As the Casa panel (until now it beats me why we call a delivery van a panel.) zipped past, I would run after it ahead of other kids until it stopped at the place where Alondoy now sells pudding. Always at this area!

I would position myself just an inch from the back door so that when it swung open, I’d lose myself in the aroma of oven-fresh bread. And even before I could open my eyes, people would crowd behind me, shouting a babel of monetary values to the man who put bread inside a brown bag made of pattern paper, securing it by twisting it at both ends. (I wonder why bakeries don’t pack bread like this anymore.)

I’d bring the pan de sal to our hovel of a home, which was where Curada’s garage now stands, and there I would open the brown pattern paper bag and engulf myself once more with the sweet aroma.

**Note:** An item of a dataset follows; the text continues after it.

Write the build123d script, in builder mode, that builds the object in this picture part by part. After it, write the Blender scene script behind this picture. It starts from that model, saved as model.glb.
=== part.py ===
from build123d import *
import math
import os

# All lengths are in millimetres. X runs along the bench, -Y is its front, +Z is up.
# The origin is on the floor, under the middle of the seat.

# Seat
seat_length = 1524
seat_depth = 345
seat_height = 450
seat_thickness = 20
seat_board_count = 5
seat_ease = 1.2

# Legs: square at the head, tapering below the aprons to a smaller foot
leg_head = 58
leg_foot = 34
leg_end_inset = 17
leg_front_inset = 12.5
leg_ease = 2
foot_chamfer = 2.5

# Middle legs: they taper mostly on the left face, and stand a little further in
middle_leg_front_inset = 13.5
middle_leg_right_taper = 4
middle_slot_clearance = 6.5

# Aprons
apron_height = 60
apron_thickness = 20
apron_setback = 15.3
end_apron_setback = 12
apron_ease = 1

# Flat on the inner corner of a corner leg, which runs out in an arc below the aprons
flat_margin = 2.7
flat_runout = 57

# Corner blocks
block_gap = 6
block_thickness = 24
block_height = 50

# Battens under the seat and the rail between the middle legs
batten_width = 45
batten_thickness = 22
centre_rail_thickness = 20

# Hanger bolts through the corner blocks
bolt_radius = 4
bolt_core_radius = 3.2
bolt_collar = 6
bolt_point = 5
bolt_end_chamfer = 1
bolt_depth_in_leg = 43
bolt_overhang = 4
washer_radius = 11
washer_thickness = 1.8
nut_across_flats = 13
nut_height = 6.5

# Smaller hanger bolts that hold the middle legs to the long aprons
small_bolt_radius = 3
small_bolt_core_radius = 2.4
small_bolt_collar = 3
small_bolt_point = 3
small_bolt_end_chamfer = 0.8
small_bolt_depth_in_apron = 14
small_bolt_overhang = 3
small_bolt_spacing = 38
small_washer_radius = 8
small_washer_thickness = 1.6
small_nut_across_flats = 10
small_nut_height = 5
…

Waiting on the table was Mama’s tsokolate. Earlier she had put this heavenly concoction in a baterol where she twirled her grooved wooden boloniyo to make the tsokolate di mabugto, meaning thicker, sweeter, and creamier. Poison never tasted so good!

When we were done eating the pan de sal that we dunked into our tsokolate, I’d put the empty pattern paper bag over my head like a sailor’s cap, never really caring if the pan de sal’s pulbos blotched my face.

Ahh, to be a carefree kid in the 70s!